/---

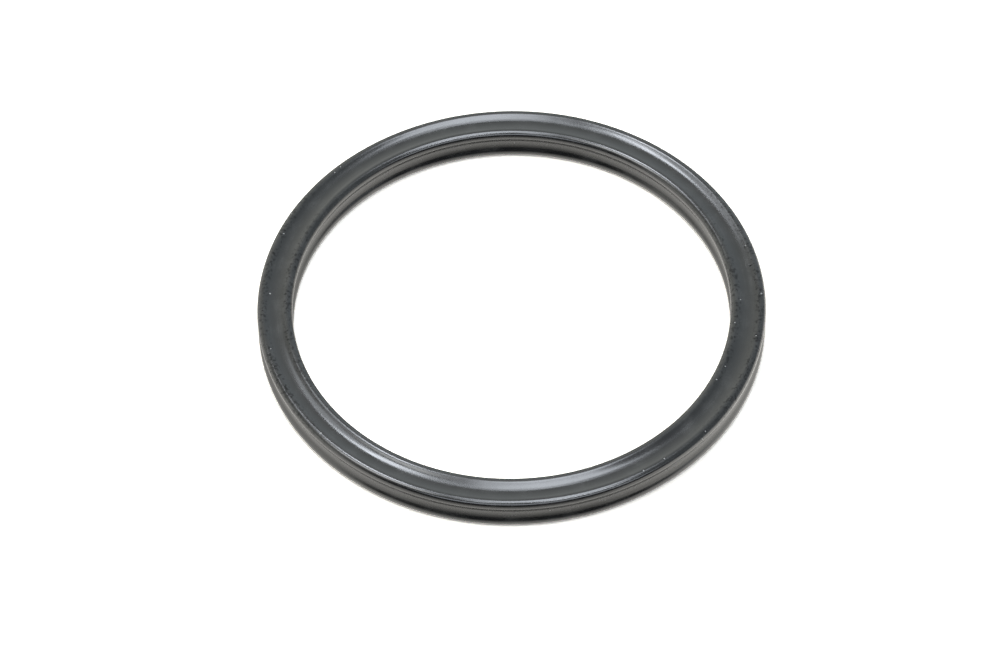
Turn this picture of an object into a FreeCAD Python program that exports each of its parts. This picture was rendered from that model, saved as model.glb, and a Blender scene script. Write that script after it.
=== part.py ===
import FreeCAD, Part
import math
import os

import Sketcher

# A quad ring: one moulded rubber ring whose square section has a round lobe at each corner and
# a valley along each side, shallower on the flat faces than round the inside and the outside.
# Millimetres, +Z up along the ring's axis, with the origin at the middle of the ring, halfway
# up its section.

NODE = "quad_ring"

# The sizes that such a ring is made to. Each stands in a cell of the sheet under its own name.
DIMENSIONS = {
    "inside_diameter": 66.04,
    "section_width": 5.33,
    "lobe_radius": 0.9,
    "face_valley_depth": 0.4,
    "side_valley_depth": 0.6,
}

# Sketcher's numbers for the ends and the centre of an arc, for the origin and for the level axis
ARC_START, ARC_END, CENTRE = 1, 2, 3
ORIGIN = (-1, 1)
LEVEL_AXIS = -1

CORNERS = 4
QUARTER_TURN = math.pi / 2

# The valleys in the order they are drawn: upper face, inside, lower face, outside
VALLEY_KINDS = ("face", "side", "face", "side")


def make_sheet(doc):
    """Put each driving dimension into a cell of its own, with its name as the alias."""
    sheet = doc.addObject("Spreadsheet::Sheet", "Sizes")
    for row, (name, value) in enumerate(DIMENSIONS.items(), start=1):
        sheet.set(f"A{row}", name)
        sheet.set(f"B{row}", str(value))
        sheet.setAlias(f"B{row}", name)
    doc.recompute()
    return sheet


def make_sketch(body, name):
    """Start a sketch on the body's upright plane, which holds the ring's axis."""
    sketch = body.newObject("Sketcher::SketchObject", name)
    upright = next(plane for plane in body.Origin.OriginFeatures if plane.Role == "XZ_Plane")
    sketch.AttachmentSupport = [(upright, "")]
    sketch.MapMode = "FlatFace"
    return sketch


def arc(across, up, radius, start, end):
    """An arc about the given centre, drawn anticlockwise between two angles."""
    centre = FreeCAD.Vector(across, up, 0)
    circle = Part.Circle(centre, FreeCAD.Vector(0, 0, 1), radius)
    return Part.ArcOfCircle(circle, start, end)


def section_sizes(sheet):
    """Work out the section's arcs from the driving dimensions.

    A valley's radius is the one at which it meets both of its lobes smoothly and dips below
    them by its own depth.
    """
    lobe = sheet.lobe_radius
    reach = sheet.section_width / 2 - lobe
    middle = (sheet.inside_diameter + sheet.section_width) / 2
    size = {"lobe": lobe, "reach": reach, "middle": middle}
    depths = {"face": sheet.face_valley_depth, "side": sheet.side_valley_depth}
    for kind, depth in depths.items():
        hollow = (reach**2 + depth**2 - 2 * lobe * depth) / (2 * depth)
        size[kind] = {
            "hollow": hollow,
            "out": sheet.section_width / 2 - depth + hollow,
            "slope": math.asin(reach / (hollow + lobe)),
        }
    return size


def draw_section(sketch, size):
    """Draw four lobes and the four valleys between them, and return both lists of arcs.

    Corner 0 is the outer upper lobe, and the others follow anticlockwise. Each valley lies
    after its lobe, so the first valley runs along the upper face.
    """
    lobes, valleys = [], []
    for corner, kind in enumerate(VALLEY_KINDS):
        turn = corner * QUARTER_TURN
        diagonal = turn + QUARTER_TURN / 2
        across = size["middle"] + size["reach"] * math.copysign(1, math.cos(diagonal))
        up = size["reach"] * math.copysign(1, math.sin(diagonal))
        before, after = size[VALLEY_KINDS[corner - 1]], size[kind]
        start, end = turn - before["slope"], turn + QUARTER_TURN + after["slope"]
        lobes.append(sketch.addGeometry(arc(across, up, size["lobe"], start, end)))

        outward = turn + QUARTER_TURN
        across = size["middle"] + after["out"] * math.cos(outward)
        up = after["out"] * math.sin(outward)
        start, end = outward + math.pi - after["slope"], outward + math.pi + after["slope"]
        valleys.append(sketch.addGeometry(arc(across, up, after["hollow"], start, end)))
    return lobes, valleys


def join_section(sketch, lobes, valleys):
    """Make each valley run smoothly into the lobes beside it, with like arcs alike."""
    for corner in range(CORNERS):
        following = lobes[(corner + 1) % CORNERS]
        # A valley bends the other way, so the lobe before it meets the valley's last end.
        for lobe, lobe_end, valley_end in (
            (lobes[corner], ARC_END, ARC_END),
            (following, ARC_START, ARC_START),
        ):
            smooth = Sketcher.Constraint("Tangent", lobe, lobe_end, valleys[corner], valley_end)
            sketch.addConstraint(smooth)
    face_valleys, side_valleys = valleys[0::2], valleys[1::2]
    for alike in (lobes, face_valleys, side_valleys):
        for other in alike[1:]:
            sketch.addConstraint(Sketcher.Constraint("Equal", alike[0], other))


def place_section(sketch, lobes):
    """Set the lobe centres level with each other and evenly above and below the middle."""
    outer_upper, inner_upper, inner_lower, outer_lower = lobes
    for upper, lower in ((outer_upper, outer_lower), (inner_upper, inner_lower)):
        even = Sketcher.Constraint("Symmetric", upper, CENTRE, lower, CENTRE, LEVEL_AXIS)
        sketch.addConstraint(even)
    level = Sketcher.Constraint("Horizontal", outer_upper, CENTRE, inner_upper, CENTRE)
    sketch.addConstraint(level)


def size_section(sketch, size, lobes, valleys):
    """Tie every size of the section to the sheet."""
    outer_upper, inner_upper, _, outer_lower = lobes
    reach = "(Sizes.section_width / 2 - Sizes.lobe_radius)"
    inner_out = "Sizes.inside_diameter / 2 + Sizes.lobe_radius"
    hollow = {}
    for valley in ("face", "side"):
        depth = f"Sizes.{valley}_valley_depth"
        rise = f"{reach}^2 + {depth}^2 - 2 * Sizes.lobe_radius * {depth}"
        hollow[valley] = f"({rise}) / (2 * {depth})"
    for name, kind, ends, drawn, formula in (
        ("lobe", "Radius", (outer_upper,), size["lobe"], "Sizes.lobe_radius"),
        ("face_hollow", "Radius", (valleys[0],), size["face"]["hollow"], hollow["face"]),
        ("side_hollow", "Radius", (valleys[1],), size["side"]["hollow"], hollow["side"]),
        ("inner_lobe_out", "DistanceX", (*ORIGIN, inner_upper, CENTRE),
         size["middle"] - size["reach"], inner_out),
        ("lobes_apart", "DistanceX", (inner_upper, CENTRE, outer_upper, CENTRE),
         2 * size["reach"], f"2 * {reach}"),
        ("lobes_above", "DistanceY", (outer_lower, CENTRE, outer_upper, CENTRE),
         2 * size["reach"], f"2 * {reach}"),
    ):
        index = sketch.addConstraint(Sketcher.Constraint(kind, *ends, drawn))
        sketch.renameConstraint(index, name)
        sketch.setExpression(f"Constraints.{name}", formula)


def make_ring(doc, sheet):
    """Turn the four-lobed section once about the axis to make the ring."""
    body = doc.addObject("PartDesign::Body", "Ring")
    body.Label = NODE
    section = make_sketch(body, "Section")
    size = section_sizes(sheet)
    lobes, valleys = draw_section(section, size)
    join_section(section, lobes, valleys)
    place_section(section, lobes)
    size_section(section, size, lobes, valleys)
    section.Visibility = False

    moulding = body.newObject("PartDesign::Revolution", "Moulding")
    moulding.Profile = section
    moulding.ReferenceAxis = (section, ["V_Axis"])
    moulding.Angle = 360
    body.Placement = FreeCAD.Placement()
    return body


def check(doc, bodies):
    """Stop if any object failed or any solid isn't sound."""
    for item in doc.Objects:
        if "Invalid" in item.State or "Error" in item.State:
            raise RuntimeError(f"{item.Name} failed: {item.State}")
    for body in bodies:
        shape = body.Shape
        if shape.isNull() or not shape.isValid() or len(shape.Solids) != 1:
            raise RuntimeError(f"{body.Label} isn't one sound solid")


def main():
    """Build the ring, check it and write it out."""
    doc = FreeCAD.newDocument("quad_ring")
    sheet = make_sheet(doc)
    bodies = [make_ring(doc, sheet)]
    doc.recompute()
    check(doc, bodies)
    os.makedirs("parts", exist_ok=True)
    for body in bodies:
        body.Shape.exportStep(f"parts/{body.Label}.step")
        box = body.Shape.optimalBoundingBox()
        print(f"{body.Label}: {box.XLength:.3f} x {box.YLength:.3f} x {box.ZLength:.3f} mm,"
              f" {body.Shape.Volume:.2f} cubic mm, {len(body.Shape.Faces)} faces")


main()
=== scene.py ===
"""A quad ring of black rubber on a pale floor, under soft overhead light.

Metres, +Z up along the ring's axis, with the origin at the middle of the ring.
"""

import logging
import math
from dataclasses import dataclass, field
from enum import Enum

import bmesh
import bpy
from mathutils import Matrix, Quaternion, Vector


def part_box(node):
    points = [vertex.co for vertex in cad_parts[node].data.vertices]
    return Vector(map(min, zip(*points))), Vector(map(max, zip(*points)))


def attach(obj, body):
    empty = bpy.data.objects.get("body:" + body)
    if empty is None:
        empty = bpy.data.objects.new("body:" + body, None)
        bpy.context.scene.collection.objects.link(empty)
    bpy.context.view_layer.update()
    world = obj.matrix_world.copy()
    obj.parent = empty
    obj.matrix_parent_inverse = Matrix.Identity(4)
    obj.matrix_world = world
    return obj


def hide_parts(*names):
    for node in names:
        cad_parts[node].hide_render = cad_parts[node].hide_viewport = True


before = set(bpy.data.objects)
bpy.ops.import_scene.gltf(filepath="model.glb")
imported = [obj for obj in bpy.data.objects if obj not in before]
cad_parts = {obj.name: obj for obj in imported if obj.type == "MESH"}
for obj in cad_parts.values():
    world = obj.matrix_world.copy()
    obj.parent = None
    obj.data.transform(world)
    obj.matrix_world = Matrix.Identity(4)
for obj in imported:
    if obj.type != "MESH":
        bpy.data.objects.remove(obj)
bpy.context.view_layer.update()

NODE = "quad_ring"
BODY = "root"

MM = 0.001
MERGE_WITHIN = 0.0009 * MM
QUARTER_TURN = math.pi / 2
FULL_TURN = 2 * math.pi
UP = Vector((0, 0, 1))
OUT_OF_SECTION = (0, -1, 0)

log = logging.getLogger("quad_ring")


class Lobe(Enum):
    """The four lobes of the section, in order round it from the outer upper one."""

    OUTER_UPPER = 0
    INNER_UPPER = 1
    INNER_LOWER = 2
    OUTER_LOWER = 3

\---

§ WHAT IS ASKED
In the listing above, locate the line containing "bodies = [make_ring(doc, sheet)]" and the line containing "OUT_OF_SECTION = (0, -1, 0)", then transcribe both and every line between them verbatim.

§ RESPONSE
    bodies = [make_ring(doc, sheet)]
    doc.recompute()
    check(doc, bodies)
    os.makedirs("parts", exist_ok=True)
    for body in bodies:
        body.Shape.exportStep(f"parts/{body.Label}.step")
        box = body.Shape.optimalBoundingBox()
        print(f"{body.Label}: {box.XLength:.3f} x {box.YLength:.3f} x {box.ZLength:.3f} mm,"
              f" {body.Shape.Volume:.2f} cubic mm, {len(body.Shape.Faces)} faces")


main()
=== scene.py ===
"""A quad ring of black rubber on a pale floor, under soft overhead light.

Metres, +Z up along the ring's axis, with the origin at the middle of the ring.
"""

import logging
import math
from dataclasses import dataclass, field
from enum import Enum

import bmesh
import bpy
from mathutils import Matrix, Quaternion, Vector


def part_box(node):
    points = [vertex.co for vertex in cad_parts[node].data.vertices]
    return Vector(map(min, zip(*points))), Vector(map(max, zip(*points)))


def attach(obj, body):
    empty = bpy.data.objects.get("body:" + body)
    if empty is None:
        empty = bpy.data.objects.new("body:" + body, None)
        bpy.context.scene.collection.objects.link(empty)
    bpy.context.view_layer.update()
    world = obj.matrix_world.copy()
    obj.parent = empty
    obj.matrix_parent_inverse = Matrix.Identity(4)
    obj.matrix_world = world
    return obj


def hide_parts(*names):
    for node in names:
        cad_parts[node].hide_render = cad_parts[node].hide_viewport = True


before = set(bpy.data.objects)
bpy.ops.import_scene.gltf(filepath="model.glb")
imported = [obj for obj in bpy.data.objects if obj not in before]
cad_parts = {obj.name: obj for obj in imported if obj.type == "MESH"}
for obj in cad_parts.values():
    world = obj.matrix_world.copy()
    obj.parent = None
    obj.data.transform(world)
    obj.matrix_world = Matrix.Identity(4)
for obj in imported:
    if obj.type != "MESH":
        bpy.data.objects.remove(obj)
bpy.context.view_layer.update()

NODE = "quad_ring"
BODY = "root"

MM = 0.001
MERGE_WITHIN = 0.0009 * MM
QUARTER_TURN = math.pi / 2
FULL_TURN = 2 * math.pi
UP = Vector((0, 0, 1))
OUT_OF_SECTION = (0, -1, 0)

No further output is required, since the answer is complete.